Arieh Sharon was born in 1900 in Poland. He arrived in Tel Aviv in 1920 and became one of the leading figures in Israeli architecture. Arieh, who was the head of the first master plan of the newly born state, constructed buildings all over Israel. Sharon studied at art school Bauhaus in Dessau, Germany, and at Vkhutenas Academy in Moscow, Russia. His teachers, the great Josef Albers and Hannes Meyer, influenced his style, forcing him to experiment with materials and think pragmatically. Bauhaus in style, Arieh Sharon worked in building medical structures. Thus, Wolfson Hospital and Ichilov Hospital were built according to Sharon’s concepts. Furthermore, Arieh Sharon built the Medical School of Tel Aviv University. He was also responsible for the Jewish Agency and Workers’ Bank headquarters.

Cinema Hotel

Yehuda Magidovitch

Yehuda Magidovitch from Ukraine was one of the most prolific Israeli architects. He was the first architect with a diploma to work in Tel Aviv in the 1920s. Magidovitch designed about 500 buildings in Tel Aviv, and more than 100 of them still exist today. The most well known are The Cinema Hotel, The Ben Nahum Hotel, and the Levine House. Most of buildings by Yehuda are hidden on Allenby Street and are hardly noticed by people passing by.
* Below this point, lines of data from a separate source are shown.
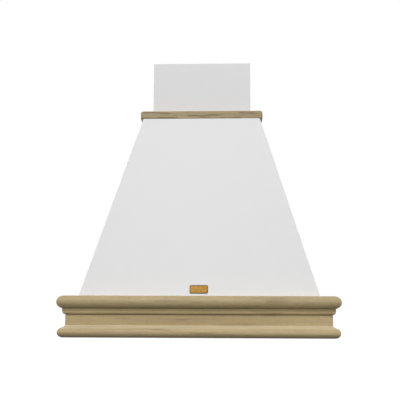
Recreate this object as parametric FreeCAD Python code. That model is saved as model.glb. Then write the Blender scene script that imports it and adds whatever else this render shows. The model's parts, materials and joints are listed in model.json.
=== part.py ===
import FreeCAD
import Part
import math
import os

# Chimney hood in a painted wooden cover with oak mouldings, hung on a wall.
# Millimetres. X runs to the right, the wall is the plane Y = 0 and the front faces -Y,
# Z is up and Z = 0 is the underside of the base moulding.

# ---- Cover: outside sizes ----
overall_width = 668.0
overall_depth = 500.0
base_height = 98.0
neck_height = 585.5
neck_width = 320.0
chimney_width = 272.0
chimney_depth = 264.0
chimney_top = 755.0

# ---- Cover: boards ----
panel_thickness = 12.0
rail_thickness = 18.0
corner_batten = 20.0
batten_top = 500.0
hanging_rail_low = 262.0
hanging_rail_height = 60.0
chimney_board = 12.0
chimney_batten = 15.0
sleeve_clearance = 1.5
seat_gap = 0.3

# ---- Base moulding profile, as projection from the rails and height ----
moulding_projection = 44.0
bead_radius = 15.0
ovolo_radius = 6.0
ovolo_lean = math.radians(9)
ovolo_below_bead = 14.0
band_projection = 25.3
band_bottom = 29.0
bullnose_radius = 12.0
bullnose_setback = 3.0
bullnose_turn = math.radians(80)
slope_hollow = 0.3

# ---- Cap moulding ----
cap_thickness = 22.5
cap_overhang = 8.0
cap_front_overhang = 1.5
cap_round = 7.5
cap_edge_round = 1.5

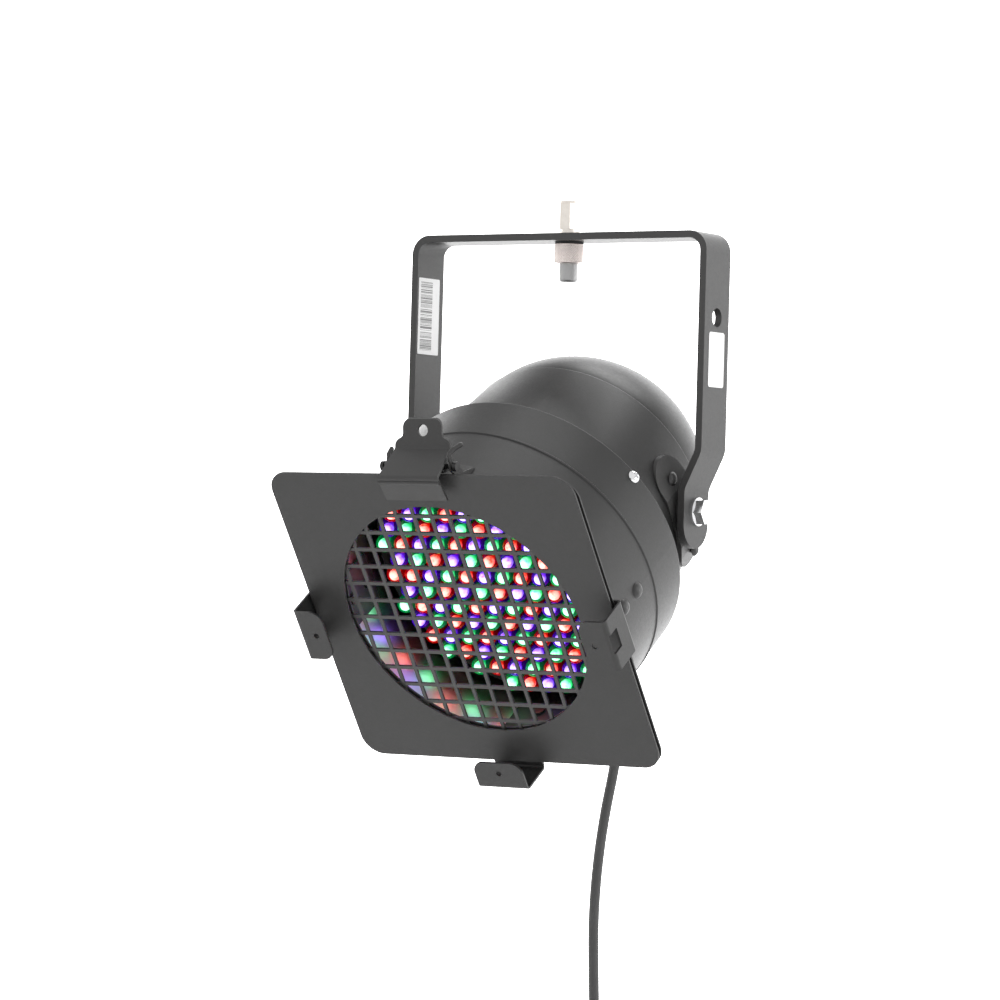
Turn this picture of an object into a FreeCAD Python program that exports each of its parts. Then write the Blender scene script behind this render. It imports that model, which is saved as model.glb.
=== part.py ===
"""LED par can on a bent yoke: a short spun can with a square filter frame, hung from a wire gripper.

Millimetres. The origin is the centre of the yoke's upper face, on the gripper's wire bore; +Z is up.
The can tilts on a pivot that lies pivot_drop below the origin, along X. Everything on the can is drawn
level, with the beam along -Y and the pivot at zero, and is then placed at the tilt it hangs at.
"""
import FreeCAD, Part
import math
import os

import Sketcher

V = FreeCAD.Vector
doc = FreeCAD.newDocument("par_can")
sheet = doc.addObject("Spreadsheet::Sheet", "Sizes")

DIMENSIONS = [
    # yoke
    ("pivot_drop", 153.0), ("rest_tilt", 35.0), ("yoke_width", 190.0), ("bar_width", 27.2),
    ("bar_thickness", 4.0), ("corner_radius", 11.0), ("pivot_width", 170.4), ("joggle_top", 33.0),
    ("joggle_low", 12.5), ("end_drop", 6.5), ("stem_hole", 5.1), ("safety_hole", 5.25),
    ("safety_rise", 106.0), ("pivot_hole", 4.03),
    # can
    ("axis_rise", 3.0), ("can_radius", 88.0), ("metal", 1.0), ("can_front", 111.0), ("can_rear", 32.0),
    ("bead_at", 62.5), ("bead_height", 0.6), ("mid_front_radius", 79.0), ("mid_rear_radius", 73.8),
    ("mid_rear", 26.5), ("dome_length", 68.5), ("panel_at", 82.5),
    ("panel_radius", 33.0),
    # filter frame
    ("frame_side", 190.0), ("frame_height", 186.8), ("frame_corner", 12.0), ("frame_rise", 6.0),
    ("frame_front", 117.0), ("frame_sheet", 1.0), ("frame_depth", 4.0), ("opening_radius", 73.0),
    ("mesh_pitch", 11.1),
    ("mesh_web", 2.0), ("mesh_sheet", 1.2),
    # frame holders
    ("holder_reach", 98.0), ("holder_width", 31.0), ("holder_front", 131.7), ("holder_lip", 81.0),
    ("holder_hole", 1.7),
    # lamps
    ("lamp_radius", 5.0), ("lamp_tip", 76.0), ("lamp_foot", 63.0), ("lamp_pitch", 11.7),
    ("board_radius", 82.0), ("board_thickness", 1.6),
    # pivots
    ("bolt_radius", 3.97), ("flange_radius", 7.8), ("hex_width", 13.0), ("hex_height", 5.3),
    ("pad_radius", 10.5), ("pad_thickness", 3.0),
    # gripper
    ("barrel_height", 18.7), ("barrel_flats", 11.2), ("lip_radius", 6.8), ("wire_radius", 1.5),
    ("stem_radius", 4.0), ("knurl_radius", 8.2), ("knurl_length", 12.3), ("tip_radius", 5.1),
    ("tip_length", 10.2),
    # cord
    ("cord_radius", 3.0),
]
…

Yehuda Magidovitch, who fought in World War I, had a great influence on the foundation of Tel Aviv, so he is considered to be the ‘cornerstone’ of the planning and construction of Tel Aviv. The works of Yehuda represent the history of Tel Aviv architecture from the eclectic style to the international Bauhaus style.

The Pagoda House

Alexander Levy

Alexander Levy was born in Berlin in 1883. Levy became interested in Zionism after studying architecture. In 1908, he offered his services to the director of the Palestine Office of the Zionist Organization in Jaffa. Before he came to Tel Aviv, Alexander had prepared four different housing plans for new immigrants, a project for the port of Jaffa, prototypes for residential units, and plans for hotels. Unfortunately, the difficult conditions prevented the Zionist Organization from hiring architects, so Alexander Levy moved to Israel to start working as a private architect. He lived in Tel Aviv from 1920 to 1927 and built more than 60 houses during that period. The most remarkable of Levy’s works is the Pagoda House, built in 1924. Alexander returned to Europe in 1927 and continued to work there under the name ‘Alexander Lee.’ During World War II he was found in occupied France and was deported to Auschwitz concentration camp, where he died in 1943. Pagoda House, one of the most noticeable buildings in Tel Aviv, is located at King Albert Square.